**EXERCISE DESCRIPTION:**
Nothing but the lines from the one containing "add(band(loop_band, 0, hank_loops, hank_corner))" down to the one containing "for node in", both included, should be echoed, and each exactly as it stands.

______________________________

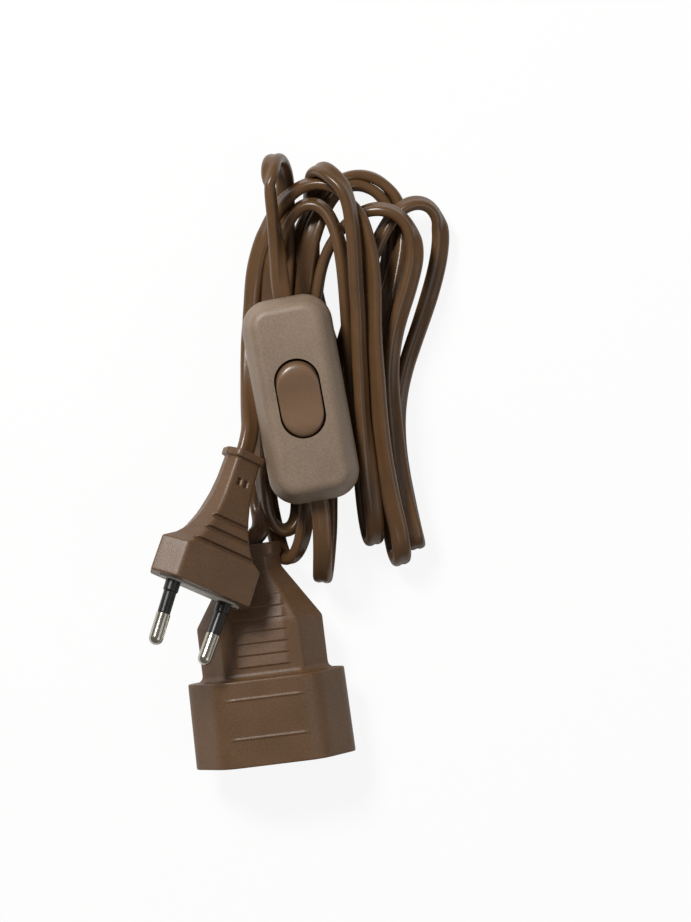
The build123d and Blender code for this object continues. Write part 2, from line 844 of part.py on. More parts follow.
# Contact carrier at the bottom of the recess, with two round entries
with BuildPart() as contact_carrier:
    with BuildSketch(section(SOCKET, recess_depth)):
        flat_hexagon(
            recess_width - 2 * seat_clearance,
            plug_depth + 2 * (recess_clearance - seat_clearance),
            recess_flat - 2 * seat_clearance,
            ridge_radius,
        )
    extrude(amount=seat_clearance - insert_length)
    with BuildSketch(section(SOCKET, recess_depth)):
        with Locations(*contact_places):
            Circle(contact_entry_radius)
    extrude(amount=-contact_setback, mode=Mode.SUBTRACT)
    with BuildSketch(section(SOCKET, contact_start)):
        with Locations(*contact_places):
            Circle(contact_outer)
    extrude(amount=-insert_length, mode=Mode.SUBTRACT)
contact_carrier.part.label = "contact_carrier"
export_step(contact_carrier.part, "parts/contact_carrier.step")

# Split brass sleeves that take the pins
for side, place in zip(("left", "right"), contact_places):
    with BuildPart() as contact:
        with BuildSketch(section(SOCKET, contact_start)):
            with Locations(place):
                Circle(contact_outer)
                Circle(contact_bore_radius, mode=Mode.SUBTRACT)
        extrude(amount=-contact_length)
        with BuildSketch(section(SOCKET, contact_start)):
            with Locations((place[0], contact_outer)):
                Rectangle(contact_slit, 2 * contact_wall)
        extrude(amount=-contact_slit_length, mode=Mode.SUBTRACT)
    contact.part.label = f"socket_contact_{side}"
    export_step(contact.part, f"parts/socket_contact_{side}.step")

# Cord outside the pieces: flat tubes along the free stretches, as chosen by hand
cord_routes = {
    "plug_lead": [
        tuple(PLUG.from_local_coords(Vector(0, plug_length, 0))),
        tuple(PLUG.from_local_coords(Vector(0, plug_length + plug_straight_run, 0))),
        (-2.3, 34.0, 19.6),
        (-2.8, 42.5, 14.2),
        (-2.2, 52.0, 10.6),
        (-1.2, 63.0, 8.6),
        (-0.5, 73.0, 7.2),
        (1.7, 82.5, 6.6),
        (5.2, 90.0, 6.4),
    ],
    "switch_lead_top": [
        tuple(SWITCH.from_local_coords(Vector(0, sheath_end, 0))),
        tuple(SWITCH.from_local_coords(Vector(0, switch_length / 2 + switch_straight_run, 0))),
        (7.3, 80.0, 24.2),
        (5.9, 89.5, 24.8),
        (4.3, 98.5, 24.4),
        (4.4, 106.8, 21.6),
        (5.4, 109.4, 14.8),
        (6.6, 106.0, 8.4),
        (7.6, 98.0, 6.2),
        (8.6, 91.5, 6.0),
    ],
    "switch_lead_bottom": [
        tuple(SWITCH.from_local_coords(Vector(0, -sheath_end, 0))),
        tuple(SWITCH.from_local_coords(Vector(0, -switch_length / 2 - switch_straight_run, 0))),
        (18.8, -4.0, 22.4),
        (18.9, -12.6, 19.2),
        (19.0, -16.0, 12.2),
        (19.1, -12.6, 5.6),
        (19.3, -4.0, 3.4),
        (19.6, 4.5, 3.6),
    ],
    "socket_lead": [
        tuple(SOCKET.from_local_coords(Vector(0, socket_length, 0))),
        tuple(SOCKET.from_local_coords(Vector(0, socket_length + socket_straight_run, 0))),
        (-0.8, 7.0, 11.2),
        (1.6, 12.5, 9.8),
    ],
}
cord_faces = {
    "plug_lead": (0, 0, 1),
    "switch_lead_top": (1, 0, 0),
    "switch_lead_bottom": (1, 0, 0),
    "socket_lead": (1, 0, 0),
}
for lead_name, points in cord_routes.items():
    places, radii = route(points, lead_name)
    with BuildPart() as lead:
        with BuildLine() as lead_path:
            FilletPolyline(*places, radius=radii)
        start_direction = lead_path.line % 0
        wide = Vector(*cord_faces[lead_name])
        wide -= start_direction * wide.dot(start_direction)
        with BuildSketch(Plane(origin=lead_path.line @ 0, x_dir=wide, z_dir=start_direction)):
            SlotOverall(cord_width, cord_thickness)
        sweep(path=lead_path.line)
    run_length = sum(edge.length for edge in lead_path.edges())
    print(lead_name, "length", round(run_length, 1), "volume", round(lead.part.volume, 1))
    lead.part.label = lead_name
    export_step(lead.part, f"parts/{lead_name}.step")

# Hank: the outer shape of the coiled cord, low under the switch and higher along its right
hank_floor = 1.0
hank_low = 15.0
hank_right = 21.0
hank_loops = 9.6
hank_corner = 2.5


def band(outline, bottom, top, corner):
    """One closed band of lying strands: a rounded outline raised between two heights."""
    with BuildPart() as strands:
        with BuildSketch(Plane.XY.offset(bottom)):
            outside = Polygon(*outline, align=None)
            fillet(outside.vertices(), corner)
        extrude(amount=top - bottom)
    return strands.part


left_band = [
    (7.2, 88.4),
    (3.9, 81.0),
    (1.8, 73.0),
    (0.9, 63.0),
    (0.0, 52.0),
    (0.4, 30.0),
    (2.4, 12.0),
    (5.4, 4.0),
    (9.0, -7.4),
    (12.6, -9.4),
    (16.0, -6.0),
    (16.4, 2.0),
    (21.5, 5.0),
    (21.5, 60.0),
    (20.6, 84.0),
    (14.0, 100.0),
    (6.6, 94.0),
]
right_band = [
    (24.2, 76.0),
    (24.8, 52.0),
    (28.0, 30.0),
    (31.0, 14.0),
    (30.2, 4.0),
    (28.4, -3.0),
    (36.0, -3.6),
    (39.0, -8.6),
    (44.8, -8.6),
    (43.4, 9.0),
    (39.4, 30.0),
    (36.8, 60.0),
    (34.6, 84.0),
    (27.6, 98.0),
    (22.0, 90.0),
]
loop_band = [
    (19.0, 60.0),
    (11.0, 88.0),
    (13.4, 100.0),
    (21.0, 105.0),
    (32.0, 103.4),
    (40.0, 96.8),
    (48.4, 95.6),
    (55.0, 88.0),
    (53.6, 76.0),
    (46.0, 52.0),
    (41.0, 30.0),
    (34.0, 30.0),
]
with BuildPart() as hank:
    add(band(left_band, hank_floor, hank_low, hank_corner))
    add(band(right_band, 0, hank_right, hank_corner))
    add(band(loop_band, 0, hank_loops, hank_corner))
hank.part.label = "cord_hank"
export_step(hank.part, "parts/cord_hank.step")
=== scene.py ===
"""Two-core extension lead with a flat plug, an in-line rocker switch and a flat socket coupler.

The cord lies in a loose hank. Lengths in the tables are millimetres; every object is in metres.
"""

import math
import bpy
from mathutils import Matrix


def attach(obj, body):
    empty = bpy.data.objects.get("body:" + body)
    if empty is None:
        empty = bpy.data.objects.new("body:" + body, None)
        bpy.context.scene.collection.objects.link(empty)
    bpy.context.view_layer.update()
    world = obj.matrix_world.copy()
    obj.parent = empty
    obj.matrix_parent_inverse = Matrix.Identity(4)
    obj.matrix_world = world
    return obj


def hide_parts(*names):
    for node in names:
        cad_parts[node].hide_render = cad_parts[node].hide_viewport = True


bl_info = {
    "name": "Extension Lead with Switch",
    "version": (1, 0, 0),
    "blender": (4, 5, 0),
    "location": "View3D > Sidebar > Extension Lead",
    "description": "A two-core lead with plug, in-line switch and socket coupler",
    "category": "Object",
}

import bpy
import numpy as np
from mathutils import Vector

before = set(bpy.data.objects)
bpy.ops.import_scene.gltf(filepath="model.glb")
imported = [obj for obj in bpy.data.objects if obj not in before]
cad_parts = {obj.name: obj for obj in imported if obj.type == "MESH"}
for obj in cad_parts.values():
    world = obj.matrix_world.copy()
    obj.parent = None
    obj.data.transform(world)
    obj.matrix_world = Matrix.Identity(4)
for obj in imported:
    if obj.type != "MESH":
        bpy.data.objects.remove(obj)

MM = 0.001

# Places and lengths of the pieces, as in the solids: millimetres and radians
SWITCH_ORIGIN, SWITCH_TURN = (12.8, 37.8, 23.8), math.radians(10.3)
SOCKET_ORIGIN, SOCKET_TURN = (5.7, -65.0, 12.0), math.radians(7.0)
PLUG_ORIGIN = (-15.1, -15.5, 32.9)
PLUG_HEADING, PLUG_PITCH, PLUG_ROLL = (math.radians(a) for a in (17.8, 11.5, 36.0))
SWITCH_ENTRY, SWITCH_HALF, PLUG_LENGTH, SOCKET_LENGTH = 21.6, 29.0, 41.0, 62.0


def turned_frame(origin, turn):
    """Origin and axes (across, along, up) of a piece that lies flat, turned about the vertical."""
    along = np.array([-math.sin(turn), math.cos(turn), 0.0])
    across = np.array([math.cos(turn), math.sin(turn), 0.0])
    return np.array(origin), np.array([across, along, [0.0, 0.0, 1.0]])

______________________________

**ANSWER FOR THE TASK:**
    add(band(loop_band, 0, hank_loops, hank_corner))
hank.part.label = "cord_hank"
export_step(hank.part, "parts/cord_hank.step")
=== scene.py ===
"""Two-core extension lead with a flat plug, an in-line rocker switch and a flat socket coupler.

The cord lies in a loose hank. Lengths in the tables are millimetres; every object is in metres.
"""

import math
import bpy
from mathutils import Matrix


def attach(obj, body):
    empty = bpy.data.objects.get("body:" + body)
    if empty is None:
        empty = bpy.data.objects.new("body:" + body, None)
        bpy.context.scene.collection.objects.link(empty)
    bpy.context.view_layer.update()
    world = obj.matrix_world.copy()
    obj.parent = empty
    obj.matrix_parent_inverse = Matrix.Identity(4)
    obj.matrix_world = world
    return obj


def hide_parts(*names):
    for node in names:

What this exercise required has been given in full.